Idle Endpoints Are the Always-On Trap Inside ML
Run-duration costing solves the transient half. The persistent half has the opposite failure mode. An inference endpoint or a HyperPod cluster stays on by design, and an idle one bleeds money every hour exactly the way an idle EC2 box does.
So SageMaker gets the same recommendation treatment as the rest of the fleet. ZopNight flags idle and over-provisioned endpoints and clusters, over-provisioned batch jobs, and managed-spot opportunities. Managed Spot Training uses spare EC2 capacity for up to 90% savings on training, computed as one minus billable time over total training time, times 100.
HyperPod gets a scheduling control.

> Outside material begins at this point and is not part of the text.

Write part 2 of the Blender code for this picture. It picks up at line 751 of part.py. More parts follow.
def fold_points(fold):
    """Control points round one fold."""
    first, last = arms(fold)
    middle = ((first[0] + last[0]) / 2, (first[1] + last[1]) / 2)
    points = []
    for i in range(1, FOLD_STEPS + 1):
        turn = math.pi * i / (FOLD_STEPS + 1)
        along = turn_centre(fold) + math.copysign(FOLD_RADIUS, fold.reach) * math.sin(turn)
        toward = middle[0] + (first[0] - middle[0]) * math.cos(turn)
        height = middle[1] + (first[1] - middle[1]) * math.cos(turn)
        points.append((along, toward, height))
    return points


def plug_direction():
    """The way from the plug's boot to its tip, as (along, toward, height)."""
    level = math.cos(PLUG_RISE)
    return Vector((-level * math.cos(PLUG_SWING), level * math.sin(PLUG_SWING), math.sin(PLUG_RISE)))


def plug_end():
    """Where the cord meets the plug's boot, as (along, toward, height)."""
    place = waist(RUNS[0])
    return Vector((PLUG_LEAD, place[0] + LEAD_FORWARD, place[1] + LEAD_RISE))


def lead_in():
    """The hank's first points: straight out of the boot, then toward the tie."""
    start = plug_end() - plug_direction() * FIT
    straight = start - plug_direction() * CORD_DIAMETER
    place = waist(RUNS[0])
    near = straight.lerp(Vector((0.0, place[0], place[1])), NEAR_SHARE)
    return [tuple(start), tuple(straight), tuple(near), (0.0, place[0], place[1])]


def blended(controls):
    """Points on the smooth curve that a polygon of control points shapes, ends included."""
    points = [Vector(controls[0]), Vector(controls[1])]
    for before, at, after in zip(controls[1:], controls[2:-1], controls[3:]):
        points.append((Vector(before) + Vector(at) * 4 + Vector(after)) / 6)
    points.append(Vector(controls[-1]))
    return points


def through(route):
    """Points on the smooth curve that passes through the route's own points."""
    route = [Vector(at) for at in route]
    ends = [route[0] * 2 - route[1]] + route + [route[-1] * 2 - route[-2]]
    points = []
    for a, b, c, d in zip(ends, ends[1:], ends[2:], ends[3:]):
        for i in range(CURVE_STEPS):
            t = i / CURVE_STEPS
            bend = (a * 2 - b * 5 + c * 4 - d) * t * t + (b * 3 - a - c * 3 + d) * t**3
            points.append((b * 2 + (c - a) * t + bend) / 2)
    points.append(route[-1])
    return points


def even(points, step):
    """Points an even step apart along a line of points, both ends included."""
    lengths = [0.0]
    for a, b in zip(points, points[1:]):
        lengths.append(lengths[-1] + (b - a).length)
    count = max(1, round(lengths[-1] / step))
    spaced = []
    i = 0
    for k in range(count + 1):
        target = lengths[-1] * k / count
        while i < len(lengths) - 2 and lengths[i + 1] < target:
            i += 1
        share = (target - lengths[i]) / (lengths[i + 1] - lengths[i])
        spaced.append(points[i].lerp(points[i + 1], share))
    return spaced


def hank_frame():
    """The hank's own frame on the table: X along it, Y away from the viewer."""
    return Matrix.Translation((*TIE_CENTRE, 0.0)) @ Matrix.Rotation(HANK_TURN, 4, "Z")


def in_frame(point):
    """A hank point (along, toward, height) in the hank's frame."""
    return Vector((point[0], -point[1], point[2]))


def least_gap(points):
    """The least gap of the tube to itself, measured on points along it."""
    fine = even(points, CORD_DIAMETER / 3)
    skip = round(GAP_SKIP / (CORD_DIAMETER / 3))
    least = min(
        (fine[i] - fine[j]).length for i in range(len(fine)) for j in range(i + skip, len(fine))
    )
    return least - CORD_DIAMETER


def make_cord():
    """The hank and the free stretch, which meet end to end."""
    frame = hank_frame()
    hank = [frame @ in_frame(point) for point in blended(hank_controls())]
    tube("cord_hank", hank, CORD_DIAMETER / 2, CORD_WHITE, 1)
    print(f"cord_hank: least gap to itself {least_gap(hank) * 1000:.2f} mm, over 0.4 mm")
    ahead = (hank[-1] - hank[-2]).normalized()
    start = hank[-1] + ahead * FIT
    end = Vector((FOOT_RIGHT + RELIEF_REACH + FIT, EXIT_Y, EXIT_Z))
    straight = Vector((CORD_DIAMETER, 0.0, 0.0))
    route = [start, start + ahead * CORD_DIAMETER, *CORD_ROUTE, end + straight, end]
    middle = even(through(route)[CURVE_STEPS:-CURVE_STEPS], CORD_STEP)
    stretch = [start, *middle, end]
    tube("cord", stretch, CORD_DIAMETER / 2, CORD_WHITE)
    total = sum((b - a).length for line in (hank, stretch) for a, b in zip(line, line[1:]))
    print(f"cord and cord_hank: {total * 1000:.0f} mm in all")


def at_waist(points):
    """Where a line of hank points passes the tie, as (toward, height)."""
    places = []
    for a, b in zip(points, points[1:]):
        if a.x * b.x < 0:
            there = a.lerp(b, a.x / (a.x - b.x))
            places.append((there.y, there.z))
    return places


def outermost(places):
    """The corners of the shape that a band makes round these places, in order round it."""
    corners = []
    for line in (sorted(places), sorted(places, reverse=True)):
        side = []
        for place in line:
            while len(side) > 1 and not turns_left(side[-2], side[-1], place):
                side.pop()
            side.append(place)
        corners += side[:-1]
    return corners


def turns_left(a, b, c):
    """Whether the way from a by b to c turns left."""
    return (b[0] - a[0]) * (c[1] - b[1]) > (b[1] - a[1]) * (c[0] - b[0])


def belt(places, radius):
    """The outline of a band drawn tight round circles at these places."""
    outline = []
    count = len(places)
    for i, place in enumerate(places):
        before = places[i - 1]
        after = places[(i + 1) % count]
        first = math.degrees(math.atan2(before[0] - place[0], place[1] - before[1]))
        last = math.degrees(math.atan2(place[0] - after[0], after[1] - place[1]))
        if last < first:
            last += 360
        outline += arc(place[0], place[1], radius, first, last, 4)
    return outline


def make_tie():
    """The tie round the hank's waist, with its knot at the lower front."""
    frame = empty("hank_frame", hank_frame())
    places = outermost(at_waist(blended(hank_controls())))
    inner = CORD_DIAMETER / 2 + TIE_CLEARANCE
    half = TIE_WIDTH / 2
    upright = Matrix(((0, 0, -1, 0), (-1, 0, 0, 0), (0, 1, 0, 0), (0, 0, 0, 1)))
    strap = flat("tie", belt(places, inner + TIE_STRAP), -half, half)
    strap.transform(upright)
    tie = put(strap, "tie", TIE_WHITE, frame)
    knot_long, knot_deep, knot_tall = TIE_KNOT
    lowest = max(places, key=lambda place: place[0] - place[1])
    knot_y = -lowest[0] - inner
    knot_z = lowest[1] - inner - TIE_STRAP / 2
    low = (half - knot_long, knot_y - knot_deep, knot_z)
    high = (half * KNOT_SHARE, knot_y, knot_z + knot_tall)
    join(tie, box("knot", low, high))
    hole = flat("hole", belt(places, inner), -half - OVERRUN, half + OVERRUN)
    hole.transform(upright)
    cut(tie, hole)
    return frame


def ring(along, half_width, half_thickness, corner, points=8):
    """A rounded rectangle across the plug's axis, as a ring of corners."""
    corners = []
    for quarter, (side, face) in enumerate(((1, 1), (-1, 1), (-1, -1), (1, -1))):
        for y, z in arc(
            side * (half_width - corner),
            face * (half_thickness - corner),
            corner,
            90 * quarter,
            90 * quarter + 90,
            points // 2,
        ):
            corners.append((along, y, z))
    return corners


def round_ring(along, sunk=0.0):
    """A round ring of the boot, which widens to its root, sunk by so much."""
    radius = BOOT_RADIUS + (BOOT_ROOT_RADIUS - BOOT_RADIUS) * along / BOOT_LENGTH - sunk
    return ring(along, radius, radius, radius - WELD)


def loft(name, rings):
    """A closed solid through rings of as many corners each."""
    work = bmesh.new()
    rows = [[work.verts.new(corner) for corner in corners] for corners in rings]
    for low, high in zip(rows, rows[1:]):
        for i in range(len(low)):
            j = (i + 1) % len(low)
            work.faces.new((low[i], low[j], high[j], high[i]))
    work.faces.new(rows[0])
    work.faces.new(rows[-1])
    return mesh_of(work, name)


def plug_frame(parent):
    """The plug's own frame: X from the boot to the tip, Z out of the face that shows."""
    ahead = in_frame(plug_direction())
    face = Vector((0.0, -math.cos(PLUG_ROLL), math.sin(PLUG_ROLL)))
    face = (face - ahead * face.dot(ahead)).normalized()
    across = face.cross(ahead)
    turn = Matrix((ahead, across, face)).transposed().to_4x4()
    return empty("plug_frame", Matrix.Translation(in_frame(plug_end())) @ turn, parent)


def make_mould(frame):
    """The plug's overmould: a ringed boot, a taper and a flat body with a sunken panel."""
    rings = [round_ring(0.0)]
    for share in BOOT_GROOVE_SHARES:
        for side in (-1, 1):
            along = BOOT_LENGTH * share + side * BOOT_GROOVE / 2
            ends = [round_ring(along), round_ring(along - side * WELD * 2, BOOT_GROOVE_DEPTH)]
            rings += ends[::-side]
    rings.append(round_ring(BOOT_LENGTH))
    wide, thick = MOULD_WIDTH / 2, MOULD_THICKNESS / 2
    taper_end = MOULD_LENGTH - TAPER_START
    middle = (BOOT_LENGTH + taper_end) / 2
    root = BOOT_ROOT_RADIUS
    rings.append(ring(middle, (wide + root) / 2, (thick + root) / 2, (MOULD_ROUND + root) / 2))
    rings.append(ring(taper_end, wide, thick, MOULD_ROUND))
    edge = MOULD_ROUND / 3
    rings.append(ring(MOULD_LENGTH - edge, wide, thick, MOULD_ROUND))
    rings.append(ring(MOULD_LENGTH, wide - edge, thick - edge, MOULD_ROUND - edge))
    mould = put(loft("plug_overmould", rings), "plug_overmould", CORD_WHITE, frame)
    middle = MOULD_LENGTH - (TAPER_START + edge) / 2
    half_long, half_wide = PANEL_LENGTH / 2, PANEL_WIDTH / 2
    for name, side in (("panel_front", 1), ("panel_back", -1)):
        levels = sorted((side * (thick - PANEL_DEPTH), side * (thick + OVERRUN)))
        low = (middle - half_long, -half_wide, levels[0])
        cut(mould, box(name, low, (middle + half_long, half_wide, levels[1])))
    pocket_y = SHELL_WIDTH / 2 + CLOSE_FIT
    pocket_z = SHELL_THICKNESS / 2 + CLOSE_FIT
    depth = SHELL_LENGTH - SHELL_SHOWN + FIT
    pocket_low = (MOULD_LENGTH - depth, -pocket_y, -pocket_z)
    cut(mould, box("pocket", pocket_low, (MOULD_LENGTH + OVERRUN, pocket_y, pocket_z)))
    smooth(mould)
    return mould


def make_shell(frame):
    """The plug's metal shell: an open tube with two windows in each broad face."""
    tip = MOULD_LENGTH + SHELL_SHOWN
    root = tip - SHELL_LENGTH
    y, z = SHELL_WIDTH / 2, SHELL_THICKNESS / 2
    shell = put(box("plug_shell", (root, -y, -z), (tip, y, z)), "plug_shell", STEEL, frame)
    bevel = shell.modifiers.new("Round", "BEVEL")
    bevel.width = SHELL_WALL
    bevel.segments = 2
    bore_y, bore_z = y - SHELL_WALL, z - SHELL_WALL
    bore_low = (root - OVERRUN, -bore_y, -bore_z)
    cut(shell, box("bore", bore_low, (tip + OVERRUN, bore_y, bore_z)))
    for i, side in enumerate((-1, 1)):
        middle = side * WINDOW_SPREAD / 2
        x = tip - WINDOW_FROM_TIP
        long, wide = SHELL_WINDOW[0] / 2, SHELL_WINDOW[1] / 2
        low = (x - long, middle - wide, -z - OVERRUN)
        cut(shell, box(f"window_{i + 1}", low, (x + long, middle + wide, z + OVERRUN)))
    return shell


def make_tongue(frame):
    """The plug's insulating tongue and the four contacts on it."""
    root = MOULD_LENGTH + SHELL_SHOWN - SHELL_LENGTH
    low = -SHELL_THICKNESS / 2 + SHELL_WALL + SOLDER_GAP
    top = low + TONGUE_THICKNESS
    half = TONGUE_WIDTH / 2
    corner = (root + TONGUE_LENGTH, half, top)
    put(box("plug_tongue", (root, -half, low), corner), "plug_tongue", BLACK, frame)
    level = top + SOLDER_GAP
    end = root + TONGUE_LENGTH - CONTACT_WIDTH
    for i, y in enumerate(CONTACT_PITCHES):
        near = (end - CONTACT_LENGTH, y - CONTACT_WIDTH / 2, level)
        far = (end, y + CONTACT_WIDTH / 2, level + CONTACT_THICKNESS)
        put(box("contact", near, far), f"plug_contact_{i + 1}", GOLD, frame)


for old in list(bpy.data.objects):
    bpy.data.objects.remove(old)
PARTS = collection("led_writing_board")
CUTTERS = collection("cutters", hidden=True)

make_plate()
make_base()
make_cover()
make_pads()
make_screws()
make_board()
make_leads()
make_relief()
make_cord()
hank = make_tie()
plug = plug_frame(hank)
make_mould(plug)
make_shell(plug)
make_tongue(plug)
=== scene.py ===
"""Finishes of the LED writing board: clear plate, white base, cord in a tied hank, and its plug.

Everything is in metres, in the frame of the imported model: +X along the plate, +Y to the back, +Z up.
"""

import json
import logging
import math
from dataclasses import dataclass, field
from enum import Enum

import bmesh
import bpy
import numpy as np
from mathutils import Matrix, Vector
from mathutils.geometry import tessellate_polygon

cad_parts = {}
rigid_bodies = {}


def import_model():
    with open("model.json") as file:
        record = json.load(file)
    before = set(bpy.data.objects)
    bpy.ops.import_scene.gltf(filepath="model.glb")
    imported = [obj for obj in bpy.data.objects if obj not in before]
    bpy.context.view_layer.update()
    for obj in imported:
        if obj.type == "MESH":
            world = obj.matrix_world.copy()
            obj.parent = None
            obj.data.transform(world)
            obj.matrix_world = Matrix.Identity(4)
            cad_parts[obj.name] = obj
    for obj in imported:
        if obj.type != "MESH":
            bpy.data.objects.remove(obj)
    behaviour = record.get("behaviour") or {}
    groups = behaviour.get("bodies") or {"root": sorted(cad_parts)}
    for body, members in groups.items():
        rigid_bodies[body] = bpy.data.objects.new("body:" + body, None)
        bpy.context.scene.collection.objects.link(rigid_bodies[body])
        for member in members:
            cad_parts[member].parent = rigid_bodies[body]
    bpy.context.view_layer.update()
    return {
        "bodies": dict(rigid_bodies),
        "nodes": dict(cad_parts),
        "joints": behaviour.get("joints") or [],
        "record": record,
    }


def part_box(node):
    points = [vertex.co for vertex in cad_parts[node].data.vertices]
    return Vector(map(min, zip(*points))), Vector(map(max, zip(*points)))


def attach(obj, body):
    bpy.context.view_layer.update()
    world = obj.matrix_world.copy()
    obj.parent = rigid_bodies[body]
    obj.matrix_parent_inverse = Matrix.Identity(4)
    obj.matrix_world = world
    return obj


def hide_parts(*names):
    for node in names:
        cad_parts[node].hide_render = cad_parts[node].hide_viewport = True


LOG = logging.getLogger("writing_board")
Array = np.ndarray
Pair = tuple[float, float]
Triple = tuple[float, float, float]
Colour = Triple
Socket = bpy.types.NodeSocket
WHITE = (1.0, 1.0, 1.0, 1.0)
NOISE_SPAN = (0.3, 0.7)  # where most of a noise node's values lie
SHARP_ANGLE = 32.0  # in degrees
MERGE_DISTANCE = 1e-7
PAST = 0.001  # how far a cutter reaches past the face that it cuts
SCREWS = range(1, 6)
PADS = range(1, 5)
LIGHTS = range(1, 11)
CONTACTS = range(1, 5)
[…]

Clusters can be turned on and off, so you pay for cluster compute only when you use it. The mechanism is a small detail with a large payoff: AWS keeps a cluster’s status as InService even when every instance group is scaled to 0 nodes, so a naive check thinks it is running. ZopNight derives a stopped state from InService-with-zero-nodes and bills accordingly, the same way savings plans break-even math only works when the underlying usage signal is read correctly.

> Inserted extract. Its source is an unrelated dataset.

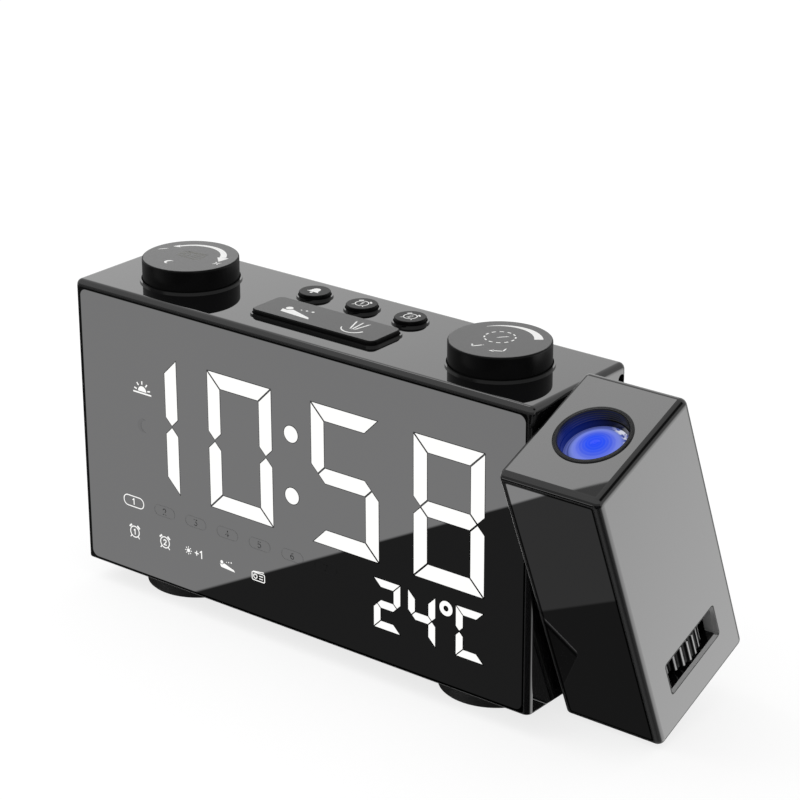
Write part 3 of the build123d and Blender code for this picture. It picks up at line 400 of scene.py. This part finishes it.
def glossParts(net):                       # polished plastic: its smear, its colour and its faint waves
    smear = net.noise(blackGloss["smearSize"], 3)
    colour = net.mix(smear, blackGloss["dark"], blackGloss["pale"])
    return smear, colour, net.bump(net.noise(blackGloss["wave"]), blackGloss["waveDepth"])


def glossSurface(net, matt, smear, colour, normal):
    roughness = matt * blackGloss["matt"] + smear * blackGloss["smear"] + blackGloss["roughness"]
    net.surface(baseColour=colour, roughness=roughness, normal=normal, ior=blackGloss["ior"],
                coat=1 - matt, coatRoughness=blackGloss["coatRoughness"])


def glossBlackFinish():                    # the clock's shell, with a matt rim round the mirror
    material, net = newFinish("black_gloss_plastic")
    glossSurface(net, facing(net, -backward), *glossParts(net))
    return material


# The focus slot in the head: its rim shines like the face round it, its back wall is left matt, and both
# carry painted light: a light grey painted on the back wall, and part of it on the rim.
slotWall = {"length": 20.8, "height": 8.6, "rim": 0.7, "up": 16.2, "matt": (0.22, 0.22, 0.22),
            "blur": 0.02, "wall": 0.1, "rimShare": 0.6}


def headShellFinish():
    material, net = newFinish("head_shell_plastic")
    middle = headPoint(headWidth, 0, slotWall["up"])
    rimSize, blur = slotWall["rim"], slotWall["blur"]
    depth = net.along(rightward, middle) * -1
    back = net.along(headBack, middle)
    high = net.along(headUp, middle).maths("ABSOLUTE").below(slotWall["height"] / 2 + rimSize, blur)
    wide = back.maths("ABSOLUTE").below(slotWall["length"] / 2 + rimSize, blur)
    rim = high * wide * depth.below(rimSize, blur)
    wallAt = slotWall["length"] / 2 - slotWall["wall"]
    wall = high * wide * depth.above(rimSize, blur) * back.above(wallAt, blur)
    matt = wall.maths("MAXIMUM", facing(net, -headBack))
    smear, colour, waves = glossParts(net)
    # painted light: the back wall takes the light grey fully, the rim in part
    colour = net.mix(wall.maths("MAXIMUM", rim * slotWall["rimShare"]), colour, slotWall["matt"])
    flat = net.node("ShaderNodeMix", {"data_type": "VECTOR"}, {0: rim, 4: waves, 5: rightward})[1]
    glossSurface(net, matt, smear, colour, flat)
    return material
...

Costing ML Right Means Two Models, Not One
ML spend does not fit one model because ML resources do not have one shape. Transient jobs run and finish; persistent endpoints and clusters stay up. The mistake is forcing both through a single monthly multiplier, which overstates the jobs and ignores the idle risk in the endpoints.
| ML resource class | Right cost model | Failure mode with the wrong model |
|---|---|---|
| Training / batch jobs | Run-duration, bill once | Phantom monthly charge inflates forecast |
| Endpoints and clusters | Hourly, flag idle | Idle spend leaks silently |
| HyperPod | Schedule on/off | Pay for a cluster you are not using |
One honest caveat: full coverage depends on the new SageMaker read permissions. It works when you grant the read access added to the IAM permissions catalog. It breaks when an existing AWS account skips that grant, because the discovery, cost, and recommendation data never appears. Grant the read access first, then let the two cost models do their separate jobs.